OOM error - Githubissues

XiangLi1999 / PrefixTuning

Prefix-Tuning: Optimizing Continuous Prompts for Generation

868 stars 158 forks source link

OOM error #8

Closed taineleau closed 2 years ago

taineleau commented 2 years ago

Hi, I tried the seq2seq prefixtuning and found:

RuntimeError: CUDA out of memory. Tried to allocate 1.20 GiB (GPU 0; 15.90 GiB total capacity; 4.63 GiB already allocated; 797.50 MiB free; 5.81 GiB reserved in total by PyTorch)

I run the expr on a 16GB GPU. Am I supposed to use a 32GB GPU instead? Thanks!

XiangLi1999 commented 2 years ago

Hi,

I used a 32GB GPU for the XSUM experiments. You could either switch to a GPU with larger memory, or you could reduce the bsz and increase the gradient_accumulation_steps.

StevenTang1998 commented 2 years ago

Hi, I used one GPU (Tesla V100 SXM2 32GB) and used the command in the homepage. However, I still had the OOM problem with bsz=16 or =12. If I set the bsz to 8 and the OOM will disappear. So, is the command in the homepage the command used to reproduce the paper?

XiangLi1999 commented 2 years ago

Hi,

it's the command to reproduce.

Could you check if you have --fp16 yes and whether this turn on half-precision? This should turn on half precision, so that bsz=16 could fit.

Side Note: I used AWS single GPU (I think it's A100) to run all XSUM experiments.

StevenTang1998 commented 2 years ago

I have --fp 16 yes and how can I see whether this turn on half-precision?

Side Note: the A100 in AWS has 40GB GPU memory rather than 32GB.

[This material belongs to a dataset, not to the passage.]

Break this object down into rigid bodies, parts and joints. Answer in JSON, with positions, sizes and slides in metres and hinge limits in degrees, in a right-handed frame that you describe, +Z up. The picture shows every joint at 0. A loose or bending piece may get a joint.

XiangLi1999 commented 2 years ago

Maybe check if your stdout contains this: Using native 16bit precision.

StevenTang1998 commented 2 years ago

Thanks! My stdout contains: Using native 16bit precision. It may be due to the GPU memory and I reduce the bsz to train the model.

By the way, what does the --mid_dim mean?

XiangLi1999 commented 2 years ago

It means the dim of the MLP's middle layer! (we use an MLP for re-parametrization.)

StevenTang1998 commented 2 years ago

Got it! Thanks for your answer!

taineleau commented 2 years ago

Thanks! My mistake. I just figured out I didn't change the bsz in the right way so that I still get OOM even if I made bsz as 1.